The Conservatives won 318 seats but that’s eight seats short of a majority.  The Labour Party, which has lurched dangerously leftwards under current leader Jeremy Corbyn gained seats and now has 262, a gain of 31 seats.  Labour has posted the most socialist and left wing manifesto since the early 1980’s prompting even many former luminaries such as former Prime Minister Tony Blair to distance himself from the current party.  


Theresa May will forge a “Government of Certainty” with Northern Ireland’s Democratic Unionist Party (DUP).  Yet May’s call for a “government of certainty” somehow lacks the ring and the rhetoric of steely Thatcherite resolve or for that matter anything more than a stopgap solution for a very complicated political problem of her own making.   She is viewed as “a weak and wounded leader” according to a good source in London.  Her credibility even among the Tories is weakened and recriminations abound. 
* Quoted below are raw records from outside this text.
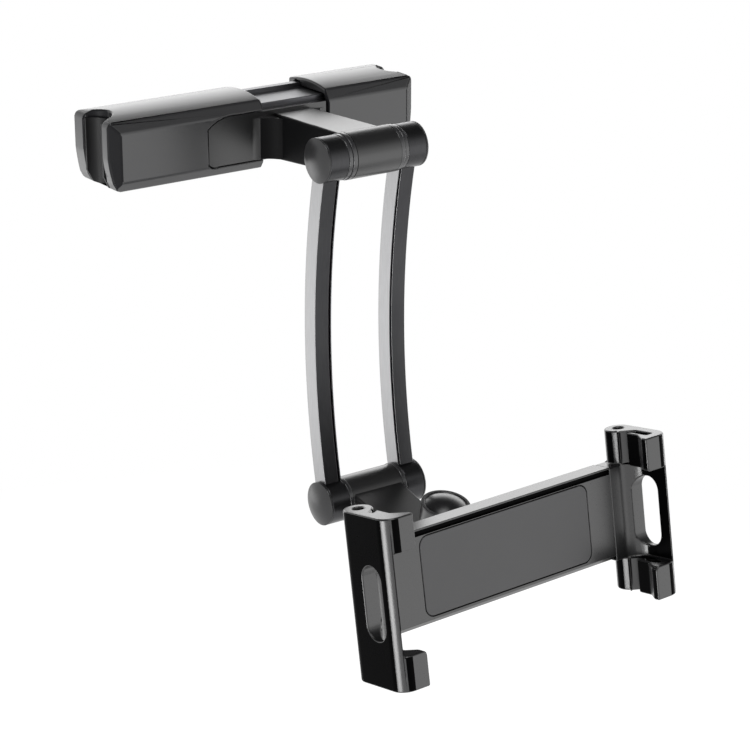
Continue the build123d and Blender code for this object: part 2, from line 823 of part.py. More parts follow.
def bracket(name, side, pad_u, channel_u, channel_bend, channel_end, channel_width):
    """One end bracket: slotted wall, hooks, round lobe, web and slide plate."""

    def at(u, y):
        """Sketch point from the distance inwards and the depth."""
        return (side * (cradle_width / 2 - u), y)

    corner_mid = bracket_corner * arc_share
    blend_mid = web_blend * arc_share
    bite_mid = hook_corner * arc_share
    with BuildPart() as piece:
        for low, high in ((-bracket_half, lower_hook_high), (upper_hook_low, bracket_half)):
            with BuildSketch(on(cradle_frame, Plane.XY.offset(low))):
                with BuildLine():
                    outer = Line(at(0, lobe_y), at(0, bracket_front + bracket_corner))
                    corner_point = at(corner_mid, bracket_front + corner_mid)
                    corner = ThreePointArc(outer @ 1, corner_point, at(bracket_corner, bracket_front))
                    front = Line(corner @ 1, at(lip_end_u, bracket_front))
                    lip = Line(front @ 1, at(lip_end_u, bracket_front + lip_thick))
                    lip_back = Line(lip @ 1, at(pad_u, bracket_front + lip_thick + lip_slope))
                    inner = Line(lip_back @ 1, at(pad_u, lobe_y))
                    Line(inner @ 1, outer @ 0)
                make_face()
                with Locations(at(lobe_u, lobe_y)):
                    Circle(lobe_r)
                with BuildLine():
                    Polyline(
                        at(pad_u + overcut, channel_mouth),
                        at(channel_u, channel_bend),
                        at(channel_u, channel_end),
                    )
                trace(line_width=channel_width, mode=Mode.SUBTRACT)
            extrude(amount=high - low)
        with BuildSketch(on(cradle_frame, Plane.XY.offset(lower_hook_high))):
            with BuildLine():
                wall_out = Line(at(0, lobe_y), at(0, bracket_front + bracket_corner))
                wall_end = at(wall_thick, bracket_front + cut_depth)
                corner_point = at(corner_mid, bracket_front + corner_mid)
                wall_round = ThreePointArc(wall_out @ 1, corner_point, wall_end)
                wall_in = Line(wall_round @ 1, at(wall_thick, body_front - web_blend))
                blend = ThreePointArc(
                    wall_in @ 1,
                    at(wall_thick + blend_mid, body_front - blend_mid),
                    at(wall_thick + web_blend, body_front),
                )
                web = Line(blend @ 1, at(body_inset - seat_gap, body_front))
                web_end = Line(web @ 1, at(body_inset - seat_gap, body_back))
                web_back = Line(web_end @ 1, at(lobe_u, body_back))
                Line(web_back @ 1, wall_out @ 0)
            make_face()
            with Locations(at(lobe_u, lobe_y)):
                Circle(lobe_r)
            with BuildLine():
                edge = ThreePointArc(
                    at(wall_thick, body_front - web_blend),
                    at(wall_thick + blend_mid, body_front - blend_mid),
                    at(wall_thick + web_blend, body_front),
                )
                beyond = Line(edge @ 1, at(wall_thick + web_blend, body_front - web_blend))
                Line(beyond @ 1, edge @ 0)
            make_face(mode=Mode.SUBTRACT)
        extrude(amount=upper_hook_low - lower_hook_high)
        low, high = plate_ranges[side]
        with BuildSketch(across(cradle_frame, side * (cradle_width / 2 - body_inset + overcut))):
            with Locations(((slide_plate_front + slide_plate_back) / 2, (low + high) / 2)):
                Rectangle(slide_plate_back - slide_plate_front, high - low)
        extrude(amount=-side * (slide_plate_reach + overcut))
        with BuildSketch(across(cradle_frame, side * (cradle_width / 2 + overcut))):
            with Locations((slot_y, slot_z)):
                SlotOverall(slot_height, slot_width, rotation=90)
        extrude(amount=-side * (slot_reach + overcut), mode=Mode.SUBTRACT)
        for end, direction in ((bracket_half, 1), (-bracket_half, -1)):
            with BuildSketch(on(cradle_frame, Plane.XY.offset(end + direction * overcut))):
                with Locations(at(lobe_u, lobe_y)):
                    Circle(lobe_hole_r)
            extrude(amount=-direction * (lobe_hole_depth + overcut), mode=Mode.SUBTRACT)
        for tip, root, direction in (
            (upper_hook_low, upper_hook_low + hook_corner, 1),
            (lower_hook_high, lower_hook_high - hook_corner, -1),
        ):
            with BuildSketch(on(cradle_frame, Plane.XZ.offset(-bracket_front + overcut))):
                with BuildLine():
                    bite = ThreePointArc(
                        at(lip_end_u - hook_corner, tip),
                        at(lip_end_u - bite_mid, tip + direction * bite_mid),
                        at(lip_end_u, root),
                    )
                    outside = Line(bite @ 1, at(lip_end_u + overcut, root))
                    below = Line(outside @ 1, at(lip_end_u + overcut, tip - direction * overcut))
                    back_in = Line(below @ 1, at(lip_end_u - hook_corner, tip - direction * overcut))
                    Line(back_in @ 1, bite @ 0)
                make_face()
            extrude(amount=-(lip_thick + lip_slope + overcut), mode=Mode.SUBTRACT)
    finish(piece, name)


bracket(
    "left_bracket",
    -1,
    left_pad_u,
    left_channel_u,
    left_channel_bend,
    left_channel_end,
    left_channel_width,
)
bracket(
    "right_bracket",
    1,
    right_pad_u,
    right_channel_u,
    right_channel_bend,
    right_channel_end,
    right_channel_width,
)
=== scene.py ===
import json
import logging
import math
from collections.abc import Callable, Sequence
from dataclasses import dataclass, field
from enum import Enum

import bmesh
import bpy
from mathutils import Matrix, Vector


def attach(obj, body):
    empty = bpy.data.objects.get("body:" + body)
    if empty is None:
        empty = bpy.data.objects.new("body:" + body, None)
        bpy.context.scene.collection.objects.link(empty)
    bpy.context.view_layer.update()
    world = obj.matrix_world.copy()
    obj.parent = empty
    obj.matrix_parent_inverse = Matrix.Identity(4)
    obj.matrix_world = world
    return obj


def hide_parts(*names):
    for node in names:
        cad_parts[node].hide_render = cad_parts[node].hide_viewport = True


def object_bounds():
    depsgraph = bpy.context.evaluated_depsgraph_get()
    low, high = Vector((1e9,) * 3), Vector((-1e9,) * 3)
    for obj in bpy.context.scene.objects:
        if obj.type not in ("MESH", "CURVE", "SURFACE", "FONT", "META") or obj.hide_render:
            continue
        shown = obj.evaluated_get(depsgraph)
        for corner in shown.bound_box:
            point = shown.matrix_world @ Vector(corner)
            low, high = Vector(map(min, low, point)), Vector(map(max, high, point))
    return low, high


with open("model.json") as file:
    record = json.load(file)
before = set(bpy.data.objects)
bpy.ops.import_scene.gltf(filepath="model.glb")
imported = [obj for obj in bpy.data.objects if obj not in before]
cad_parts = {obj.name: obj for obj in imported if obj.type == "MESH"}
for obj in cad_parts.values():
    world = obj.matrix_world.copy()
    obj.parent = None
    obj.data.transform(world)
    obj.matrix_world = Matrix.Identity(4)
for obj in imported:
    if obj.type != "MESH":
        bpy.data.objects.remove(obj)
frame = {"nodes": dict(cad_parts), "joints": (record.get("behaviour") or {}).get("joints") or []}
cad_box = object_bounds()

log = logging.getLogger("tablet_mount")
MM = 0.001
JOINTS = {joint["name"]: joint for joint in frame["joints"]}

# Points as distance along an axis and radius, in mm
Outline = list[tuple[float, float]]
# A point of a cutting plane in mm and its outward normal
Cut = tuple[Vector, Vector]
# Whether a face with this centre and normal belongs to a zone
Zone = Callable[[Vector, Vector], bool]
Socket = bpy.types.NodeSocket

# CAD corners nearer than this are one point, facets that turn less than this are one face
MERGE_MM = 0.002
FACET_TURN = 0.4
# Edges that turn more than this many degrees are rounded, with this many faces across
EDGE_TURN = 28.0
EDGE_STEPS = 4
# How strongly large faces keep their own normals beside rounded edges
FACE_WEIGHT = 60
# Faces round a turned piece, and the radius below which an outline's point is its pole
TURN_STEPS = 96
POLE_RADIUS = 1e-6
# Corners of an outline that turn more than this are rounded, over this share of a side at most
CORNER_TURN = 20.0
CORNER_SHARE = 0.45

# Size and octaves of a finish's cloudy change of tone
CLOUD_MM = 16.0
CLOUD_OCTAVES = 2.0
NOISE_SHARPNESS = 0.5
# How much the fine grain changes colour and roughness, and the part of its range that counts
FLECK = 0.06
FLECK_SPAN = (0.3, 0.7)
GLOSS_SPREAD = 0.04
GLOSS_SPAN = (0.25, 0.75)
# How squarely a face looks along X as it goes over to a finish's lighter flat colour, a painted
# sheen
FLAT_SHEEN_SPAN = (0.75, 0.9)
# Painted edge highlights: width, colour, cosines of the turn where they start and are full, and
# samples
EDGE_HIGHLIGHT_MM = 0.7
EDGE_HIGHLIGHT_COLOUR = "#8c8c8e"
EDGE_HIGHLIGHT_SPAN = (0.99, 0.8)
EDGE_HIGHLIGHT_SAMPLES = 4


# Small tools for colours and node trees


def linear(hex_colour: str) -> tuple[float, float, float, float]:
    """Turn an sRGB hex colour to linear light.

    Args:
        hex_colour: Six digits with a leading hash.

    Returns:
        Linear red, green, blue and an alpha of 1.
    """
    channels = [int(hex_colour[i : i + 2], 16) / 255 for i in (1, 3, 5)]
    red, green, blue = (
        c / 12.92 if c <= 0.04045 else ((c + 0.055) / 1.055) ** 2.4 for c in channels
    )
    return red, green, blue, 1.0


def empty_tree(owner: bpy.types.Material | bpy.types.World) -> bpy.types.NodeTree:
    """Switch on the node tree of a material or a world and empty it.

    Args:
        owner: The material or world.

    Returns:
        Its empty tree.
    """
    owner.use_nodes = True
    owner.node_tree.nodes.clear()
    return owner.node_tree


def add_node(
    tree: bpy.types.NodeTree, kind: str, inputs: dict | None = None, **settings: object
) -> bpy.types.Node:
    """Add a node with its settings, values and links.

    Args:
        tree: The tree it goes into.
        kind: The node's type name.
        inputs: Socket name or index to a value, or to an output socket to link from.
        settings: Attributes of the node, set before its inputs.

    Returns:
        The new node.
    """
    node = tree.nodes.new(kind)
    for attribute, value in settings.items():
        setattr(node, attribute, value)
    for socket, value in (inputs or {}).items():
        if isinstance(value, Socket):
            tree.links.new(value, node.inputs[socket])
        else:
            node.inputs[socket].default_value = value
    return node


def calc(tree: bpy.types.NodeTree, how: str, first: object, second: object = 0.0) -> Socket:
    """Work out one number in a node tree.

    Args:
        tree: The tree.
        how: The operation's name.
        first: A value or a socket.
        second: A value or a socket, unused by operations on one number.

    Returns:
        The result's socket.
    """
    return add_node(tree, "ShaderNodeMath", {0: first, 1: second}, operation=how).outputs[0]


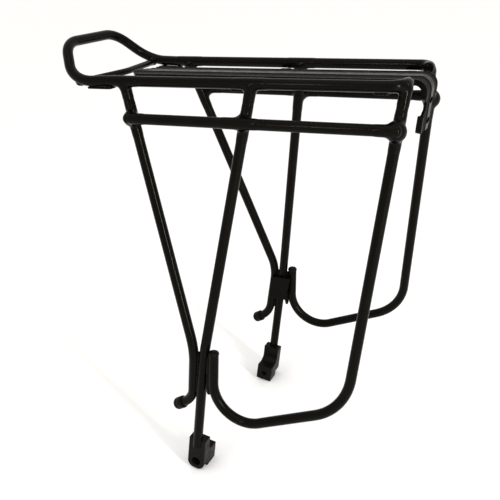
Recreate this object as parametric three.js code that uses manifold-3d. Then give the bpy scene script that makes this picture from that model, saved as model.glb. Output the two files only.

So what does the Hung Parliament realistically mean for Britain and her standing abroad?  Again the albatross of BREXIT talks begins with a shadow over the outcome of the proposed break.  Yet while the UK may be formally renegotiating its trade patterns with the continent, Britain has striven for reinvigorated bi-lateral trade pacts with many key nations European states such as France and Germany as well as with countries such as India.


Yet, May’s conservatives hardly possess the political gravitas of the former Thatcherite party which was far more philosophically wedded to free markets than to wider governmental regulation.  


When it comes to NATO and defense the current government will hold to the agreed 2 percent GNP military spending.  Interestingly Labour supported this point as well.  The government will equally keep its high levels of overseas development aid spending at 0.7 percent making Britain one of the highest foreign aid donors in the world.  


Britain will remain a strong player in the United Nations.

There’s no question that May will remain close to the USA and shall be a reliable partner in the international arena.  That’s the good news. 


But will Theresa May’s “Government of Certainty” bring the needed stability and confidence both to markets and to citizens?  Sadly, I feel the UK may be facing another election before too long.